Vivir en la ignorancia de la que hablaba Donne es fácil: todos lo hacemos. No, en cambio, hacerlo en el conocimiento, en la atención, en la disposición, en la sinceridad con uno mismo, como la “amante” de la página 95. Decía Jaime Gil de Biedma: “Hacer buenos poemas no es fácil, pero algunos lo consiguen; hacerlos y no engañarse con ellos, ni engañar al lector, sólo lo consiguen poquísimos”. A ese logro difícil es, me parece, a lo que finalmente aspira este libro; y no, o no sólo, como antes decía, por un prurito de lucidez, de conocimiento, de “hacerlo bien”, sino porque a su autora le resulta necesario, más aún, imprescindible, aspirar al menos a él, porque sólo de ese modo le parece posible vivir, vivir de veras; porque incluso el arte, del que se ocupa repetidamente en la tercera parte de las cuatro que tiene el libro (sobre todo de la música: Bach, Hildegard von Bingen, Vikingur Ólafsson; pero no sólo de ella: Giacometti, De Chirico…), si de algún modo puede “salvarnos” es “con su verdad”.
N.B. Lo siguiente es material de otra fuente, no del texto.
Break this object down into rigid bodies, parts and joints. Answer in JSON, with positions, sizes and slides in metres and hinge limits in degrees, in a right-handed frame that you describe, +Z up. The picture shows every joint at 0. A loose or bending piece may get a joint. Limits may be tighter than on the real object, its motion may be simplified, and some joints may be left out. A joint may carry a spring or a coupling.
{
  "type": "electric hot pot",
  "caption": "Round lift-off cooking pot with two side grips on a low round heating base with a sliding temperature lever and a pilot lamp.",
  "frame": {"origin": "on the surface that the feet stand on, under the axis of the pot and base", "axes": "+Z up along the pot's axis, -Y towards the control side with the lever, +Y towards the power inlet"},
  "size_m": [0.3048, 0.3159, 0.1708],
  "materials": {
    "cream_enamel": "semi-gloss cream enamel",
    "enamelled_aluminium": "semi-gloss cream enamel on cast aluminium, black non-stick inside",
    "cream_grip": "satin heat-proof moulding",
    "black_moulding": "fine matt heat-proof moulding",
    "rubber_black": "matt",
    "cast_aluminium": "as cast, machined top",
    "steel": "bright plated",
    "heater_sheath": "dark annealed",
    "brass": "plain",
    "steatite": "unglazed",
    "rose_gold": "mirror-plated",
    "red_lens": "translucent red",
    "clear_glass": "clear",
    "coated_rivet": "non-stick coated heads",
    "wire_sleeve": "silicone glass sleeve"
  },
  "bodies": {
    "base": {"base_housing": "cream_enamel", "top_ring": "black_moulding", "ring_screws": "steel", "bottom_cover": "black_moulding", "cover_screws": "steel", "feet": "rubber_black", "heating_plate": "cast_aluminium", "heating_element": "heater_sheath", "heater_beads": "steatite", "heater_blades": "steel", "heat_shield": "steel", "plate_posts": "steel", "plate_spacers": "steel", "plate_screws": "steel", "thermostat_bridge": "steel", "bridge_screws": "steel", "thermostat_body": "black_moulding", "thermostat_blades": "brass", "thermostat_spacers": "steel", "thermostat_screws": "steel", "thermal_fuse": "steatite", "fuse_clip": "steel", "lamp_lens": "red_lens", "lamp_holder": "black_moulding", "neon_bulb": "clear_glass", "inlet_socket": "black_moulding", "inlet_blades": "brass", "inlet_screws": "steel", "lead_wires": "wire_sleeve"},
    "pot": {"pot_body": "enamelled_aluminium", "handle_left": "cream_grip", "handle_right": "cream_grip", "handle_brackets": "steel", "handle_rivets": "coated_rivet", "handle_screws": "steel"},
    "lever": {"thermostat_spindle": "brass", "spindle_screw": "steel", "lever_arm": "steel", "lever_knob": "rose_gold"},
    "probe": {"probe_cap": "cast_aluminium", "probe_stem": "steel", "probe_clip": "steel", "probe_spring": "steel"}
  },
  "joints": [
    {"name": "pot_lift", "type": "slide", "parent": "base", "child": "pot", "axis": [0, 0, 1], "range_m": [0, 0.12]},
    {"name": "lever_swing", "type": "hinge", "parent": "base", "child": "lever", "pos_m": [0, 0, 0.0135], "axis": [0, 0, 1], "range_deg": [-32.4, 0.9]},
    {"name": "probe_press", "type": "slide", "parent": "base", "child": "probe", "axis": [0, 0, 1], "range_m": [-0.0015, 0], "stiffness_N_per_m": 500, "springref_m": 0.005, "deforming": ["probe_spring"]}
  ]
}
Y ahí, cuando nos estamos jugando realmente la vida, la vida verdadera, no caben transacciones: sólo a través de ella, de la verdad, es posible hacer frente de algún modo a la “sed infinita” que nos consume, a los “otros cauces” por los que “transita” “lo que de verdad es”. Porque “con las palabras / ya no estás tan solo”, y porque por ellas, por esas “pocas palabras verdaderas” a que aspiraba Machado es posible acceder a ese lugar “a donde no llega la muerte”, ese lugar desde el que “Scriabin llena mi cuarto. / Sigue estando tan vivo, él, / que tenía pánico a morir”; ese lugar, en fin, “donde Scriabin y mi madre / nunca morirán”. Ahí, a ese lugar, a esa luz, es a donde aspira, pienso, a llegar este libro. Donde siempre es de día.